• _Job_
Return the full listing exactly as it is written.

• _Available data_

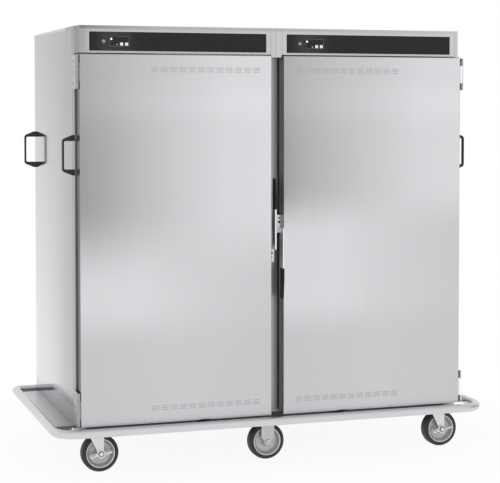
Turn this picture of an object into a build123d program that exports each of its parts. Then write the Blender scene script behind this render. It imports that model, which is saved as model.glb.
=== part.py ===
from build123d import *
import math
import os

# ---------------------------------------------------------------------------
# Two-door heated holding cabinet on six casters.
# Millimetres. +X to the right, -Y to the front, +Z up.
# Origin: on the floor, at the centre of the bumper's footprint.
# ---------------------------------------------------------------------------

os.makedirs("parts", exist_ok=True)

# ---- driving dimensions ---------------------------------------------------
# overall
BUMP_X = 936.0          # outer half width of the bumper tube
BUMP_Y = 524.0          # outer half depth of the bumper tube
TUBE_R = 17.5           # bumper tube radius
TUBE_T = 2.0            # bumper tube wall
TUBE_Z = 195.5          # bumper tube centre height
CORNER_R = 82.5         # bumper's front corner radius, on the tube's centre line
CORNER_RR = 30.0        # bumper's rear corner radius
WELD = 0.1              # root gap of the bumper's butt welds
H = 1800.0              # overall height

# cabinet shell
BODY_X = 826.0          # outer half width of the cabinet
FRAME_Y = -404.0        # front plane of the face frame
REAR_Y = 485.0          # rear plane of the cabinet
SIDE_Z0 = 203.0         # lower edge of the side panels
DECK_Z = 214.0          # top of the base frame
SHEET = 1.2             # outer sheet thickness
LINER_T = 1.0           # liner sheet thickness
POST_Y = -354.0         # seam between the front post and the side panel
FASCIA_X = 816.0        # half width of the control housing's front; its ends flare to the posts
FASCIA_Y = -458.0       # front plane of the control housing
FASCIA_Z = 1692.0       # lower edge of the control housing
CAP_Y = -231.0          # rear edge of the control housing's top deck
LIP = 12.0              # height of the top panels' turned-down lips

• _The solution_
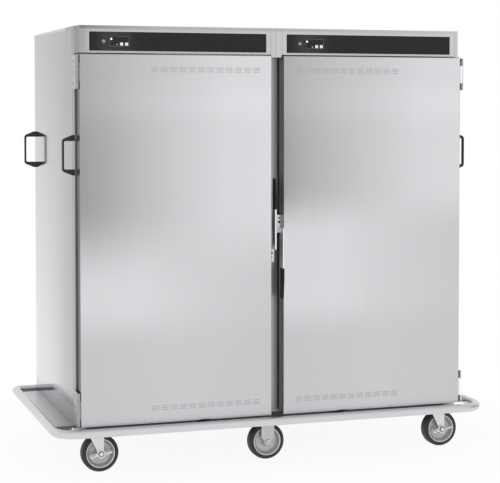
Turn this picture of an object into a build123d program that exports each of its parts. Then write the Blender scene script behind this render. It imports that model, which is saved as model.glb.
=== part.py ===
from build123d import *
import math
import os

# ---------------------------------------------------------------------------
# Two-door heated holding cabinet on six casters.
# Millimetres. +X to the right, -Y to the front, +Z up.
# Origin: on the floor, at the centre of the bumper's footprint.
# ---------------------------------------------------------------------------

os.makedirs("parts", exist_ok=True)

# ---- driving dimensions ---------------------------------------------------
# overall
BUMP_X = 936.0          # outer half width of the bumper tube
BUMP_Y = 524.0          # outer half depth of the bumper tube
TUBE_R = 17.5           # bumper tube radius
TUBE_T = 2.0            # bumper tube wall
TUBE_Z = 195.5          # bumper tube centre height
CORNER_R = 82.5         # bumper's front corner radius, on the tube's centre line
CORNER_RR = 30.0        # bumper's rear corner radius
WELD = 0.1              # root gap of the bumper's butt welds
H = 1800.0              # overall height

# cabinet shell
BODY_X = 826.0          # outer half width of the cabinet
FRAME_Y = -404.0        # front plane of the face frame
REAR_Y = 485.0          # rear plane of the cabinet
SIDE_Z0 = 203.0         # lower edge of the side panels
DECK_Z = 214.0          # top of the base frame
SHEET = 1.2             # outer sheet thickness
LINER_T = 1.0           # liner sheet thickness
POST_Y = -354.0         # seam between the front post and the side panel
FASCIA_X = 816.0        # half width of the control housing's front; its ends flare to the posts
FASCIA_Y = -458.0       # front plane of the control housing
FASCIA_Z = 1692.0       # lower edge of the control housing
CAP_Y = -231.0          # rear edge of the control housing's top deck
LIP = 12.0              # height of the top panels' turned-down lips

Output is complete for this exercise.